Last updated: September 8, 2010 - 7:26am
[Commentary] Apple to Comcast: You win (for now). The latest version of Apple TV, a $99 box providing pay-per-view access to a limited selection of TV shows and movies, is like any number of Internet-connected boxes you can hook up to your TV. What we really want Apple isn't offering, and nobody knows this better than Steve Jobs: What we want is to watch anything we want whenever we want, for a single monthly price. Comcast doesn't have it either, but the MSOs (lingo for multisystem operators, aka the cable giants) come closest, with their endless offerings of linear channels and growing on-demand libraries. Google could help you organize your programming apps in a guide substantially more useful and intuitive than you get from your cable operator. Even so, the Comcasts might still come out on top because they can provide you with a single bill, and (if you use their networks) they can prioritize your bits to guarantee trouble-free viewing. If so, Apple to Comcast: Play your cards right, and the future is still yours, not ours. But wait.

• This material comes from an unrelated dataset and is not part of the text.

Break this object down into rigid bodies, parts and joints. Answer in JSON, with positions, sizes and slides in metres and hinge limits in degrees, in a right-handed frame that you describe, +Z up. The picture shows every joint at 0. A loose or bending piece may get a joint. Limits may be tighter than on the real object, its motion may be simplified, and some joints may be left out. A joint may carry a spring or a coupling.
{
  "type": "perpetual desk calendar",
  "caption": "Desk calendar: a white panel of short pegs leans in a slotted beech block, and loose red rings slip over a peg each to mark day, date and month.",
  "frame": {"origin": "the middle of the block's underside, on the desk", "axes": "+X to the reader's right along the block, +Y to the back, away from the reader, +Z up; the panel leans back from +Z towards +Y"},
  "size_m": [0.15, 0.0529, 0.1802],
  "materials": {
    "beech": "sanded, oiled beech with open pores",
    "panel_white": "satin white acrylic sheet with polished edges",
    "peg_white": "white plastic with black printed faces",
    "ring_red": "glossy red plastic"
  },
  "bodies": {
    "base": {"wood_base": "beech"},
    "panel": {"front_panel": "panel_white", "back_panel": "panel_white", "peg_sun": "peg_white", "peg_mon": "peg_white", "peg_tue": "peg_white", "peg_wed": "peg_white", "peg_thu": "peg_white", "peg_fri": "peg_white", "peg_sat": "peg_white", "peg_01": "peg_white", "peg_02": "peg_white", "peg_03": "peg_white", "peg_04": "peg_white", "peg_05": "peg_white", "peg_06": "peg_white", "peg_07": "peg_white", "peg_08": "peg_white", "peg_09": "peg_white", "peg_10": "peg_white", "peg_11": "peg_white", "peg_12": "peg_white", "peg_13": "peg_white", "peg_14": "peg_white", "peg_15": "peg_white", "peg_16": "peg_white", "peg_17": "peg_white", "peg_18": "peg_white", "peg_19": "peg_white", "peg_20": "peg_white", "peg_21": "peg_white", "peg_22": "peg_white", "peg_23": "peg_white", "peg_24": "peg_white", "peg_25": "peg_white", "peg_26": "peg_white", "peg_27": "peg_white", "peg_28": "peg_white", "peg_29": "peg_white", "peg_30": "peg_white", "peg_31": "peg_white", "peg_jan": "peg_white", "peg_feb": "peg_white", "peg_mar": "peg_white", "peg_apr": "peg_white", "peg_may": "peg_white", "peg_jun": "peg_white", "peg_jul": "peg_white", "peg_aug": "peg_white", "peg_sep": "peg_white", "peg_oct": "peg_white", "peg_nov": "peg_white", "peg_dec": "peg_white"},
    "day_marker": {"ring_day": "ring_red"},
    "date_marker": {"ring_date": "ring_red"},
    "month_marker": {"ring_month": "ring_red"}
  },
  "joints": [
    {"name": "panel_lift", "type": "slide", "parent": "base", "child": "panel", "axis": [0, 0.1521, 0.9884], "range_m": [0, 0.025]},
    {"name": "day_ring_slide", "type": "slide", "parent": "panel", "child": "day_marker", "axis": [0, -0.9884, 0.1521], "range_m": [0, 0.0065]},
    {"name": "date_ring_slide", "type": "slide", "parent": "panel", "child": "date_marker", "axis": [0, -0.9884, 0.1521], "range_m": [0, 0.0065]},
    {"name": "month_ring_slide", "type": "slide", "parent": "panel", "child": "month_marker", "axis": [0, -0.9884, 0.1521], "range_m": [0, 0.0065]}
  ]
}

Before declaring a winner, let's doubt for a moment the case for broadband TV, at least the idea that individualized streams for every viewer are always the way to go. Such an approach will require massive investment in delivery capacity, not to mention spectrum if viewers want their streams wirelessly. Does this make economic sense?

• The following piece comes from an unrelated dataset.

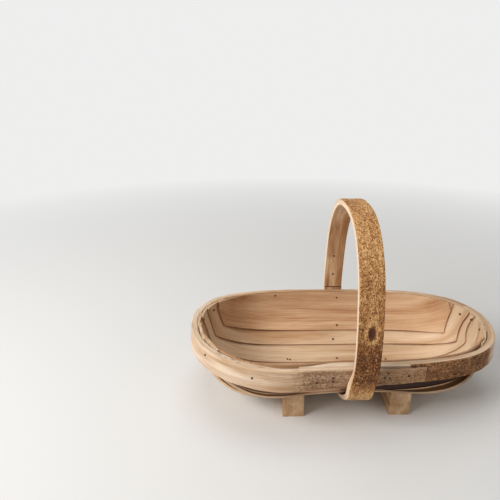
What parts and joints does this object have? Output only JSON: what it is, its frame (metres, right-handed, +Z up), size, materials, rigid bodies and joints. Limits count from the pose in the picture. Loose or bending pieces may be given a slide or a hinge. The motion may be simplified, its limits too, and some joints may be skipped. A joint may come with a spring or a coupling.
{
  "type": "garden_trug",
  "caption": "A wooden garden trug: boat-shaped basket of lapped thin boards in a bent rim, with a hoop handle that runs under the basket and cross feet",
  "frame": {"origin": "on the ground under the middle of the hoop, level with the middle of the basket's length", "axes": "+X along the basket, +Y across it away from the lapped side of the rim, +Z up"},
  "size_m": [0.4038, 0.2259, 0.2609],
  "materials": {
    "rim_wood": "rough",
    "hoop_wood": "rough",
    "board_wood": "rough",
    "foot_wood": "rough",
    "tack_steel": "satin"
  },
  "bodies": {
    "root": {"rim": "rim_wood", "bow": "hoop_wood", "strap": "hoop_wood", "centre_board": "board_wood", "far_inner_board": "board_wood", "near_inner_board": "board_wood", "far_middle_board": "board_wood", "near_middle_board": "board_wood", "far_side_board": "board_wood", "near_side_board": "board_wood", "left_foot": "foot_wood", "right_foot": "foot_wood", "far_side_tacks": "tack_steel", "near_side_tacks": "tack_steel", "rim_lap_tacks": "tack_steel", "left_end_tacks": "tack_steel", "right_end_tacks": "tack_steel", "far_leg_tacks": "tack_steel", "near_leg_tacks": "tack_steel", "strap_tacks": "tack_steel", "left_foot_tacks": "tack_steel", "right_foot_tacks": "tack_steel"}
  },
  "joints": []
}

A lot of viewing doesn't want to become on-demand viewing. A lot, especially live news and sports, would remain programming that millions of viewers want to watch simultaneously as it's produced. We already have a technology eminently suited to deliver such programming efficiently—it's called over-the-air broadcast TV, if only the FCC's archaic ownership and content regulations would get out of the way and let the industry reshape itself for the digital age.